I've tried to be pretty reasonable with arbitration estimates, but it's no secret that last winter I drastically underestimated the totals initially.  So even in this case, which could be somewhat conservative, arbitration salaries bring our 2011 estimate to $94.5 million.

This includes a non-tender for Condrey, who will probably never pitch for the Twins.  Casilla, depending on his performance, may or may not make it to 2011 with Minnesota.  You could also make non-tender cases for guys like Tolbert and Perkins, depending on performance, but in the grand scheme of things these guys won't be breaking the bank either way.

Assuming the Twins offer contracts to the eight players listed above, the Twins roster breakdown looks like this:

Catchers:  Mauer
Infield:  Morneau, Hardy, Casilla, Tolbert
Outfield:  Cuddyer, Span, Kubel, Young
Starters:  Baker, Blackburn, Liriano, Slowey, Perkins
Relievers:  Nathan, Neshek

That's 16 players.  Round out the roster with nine more players at about $400,000 per and that's another $3.6 million, taking us to a $98.1 million minimum opening day salary for 2011.

Impending Free Agents

That doesn't sound too bad, until you remember that the Twins would be losing Carl Pavano, Orlando Hudson, Jon Rauch, Matt Guerrier, Jesse Crain and Jim Thome.  That's a lot of quality out the door.

Basically, with a payroll somewhere around $100 million for next year from the word go, the Twins will have somewhere between $5 and $15 million to spend on free agents depending on revenue.  If you want to spend a couple million on Guerrier or another veteran relief pitcher, or a couple million on a bargain-bin second baseman, or if you want to spend a few million on a number three starter to shore up the rotation, there's money to do one or two of those things.

But if the Twins trade for Roy Oswalt, that's pretty much it.  There is no more money to spend.  The infield is weak on offense, the outfield defense is still suspect, the back end of the rotation is suspect and the bullpen could be an absolute mess depending on health of guys like Nathan and Neshek (and depending on the effectiveness of loads of inexperienced pitchers).

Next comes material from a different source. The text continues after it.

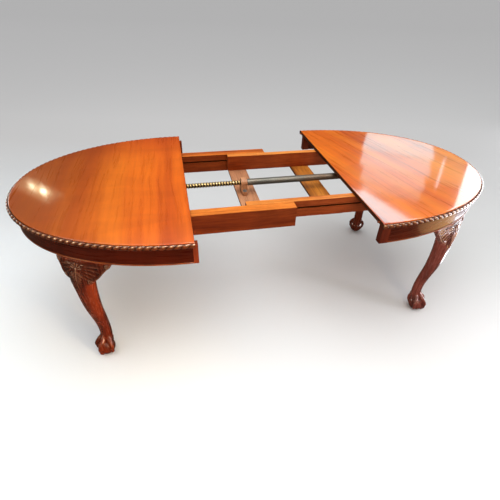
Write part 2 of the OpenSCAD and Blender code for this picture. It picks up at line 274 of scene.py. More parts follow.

This roster doesn't look too bad up front, but there are some serious holes, especially if anybody gets hurt or doesn't play well.  It also assumes that, in a trade for Oswalt, none of these players are involved.

CF, Denard Span
C, Joe Mauer
1B, Justin Morneau
LF, Delmon Young
DH, Jason Kubel
RF, Michael Cuddyer
SS, J.J. Hardy
3B, Danny Valencia
2B, Alexi Casilla

Backup C:  Jose Morales
Backup IF:  Matt Tolbert
Backup IF:  Trevor Plouffe
Backup OF:  Rene Tosoni

SP:  Roy Oswalt
SP:  Francisco Liriano
SP:  Scott Baker
SP:  Kevin Slowey
SP:  Nick Blackburn

Closer:  Joe Nathan
Set-Up:  Jose Mijares
Set-Up:  Anthony Slama
Mid Relief:  Pat Neshek
Mid Relief:  Kyle Waldrop
Mid Relief:  Alex Burnett
Long Relief:  Brian Duensing

For my money, I'd rather spread the money around to deepen the squad.  Pavano will be out of our price range in this philosophy, but Hudson might be affordable if he's realistic.  Otherwise, there are options.  Jorge Cantu, Juan Uribe or Felipe Lopez in the infield, bring back Guerrier for the bullpen and focus on an affordable starting pitcher...there will be plenty out there.  Getting them all on one-year deals also guarantees that there will be masses of millions coming off the books going into 2012.

The real question, ultimately, is where the Twins can get the most value for the $5 to $15 million that's available to them.  Also, with Oswalt demanding that his eventual destination guarantee his 2012 option, it isn't realistc that he's the answer.

2010 isn't a problem.  Minnesota could afford him financially this year if they were willing to deal Houston the prospects they asked for.  But the organization would still need to find a way to pay him in '11 and '12.  If that's not responsible, then it shouldn't happen.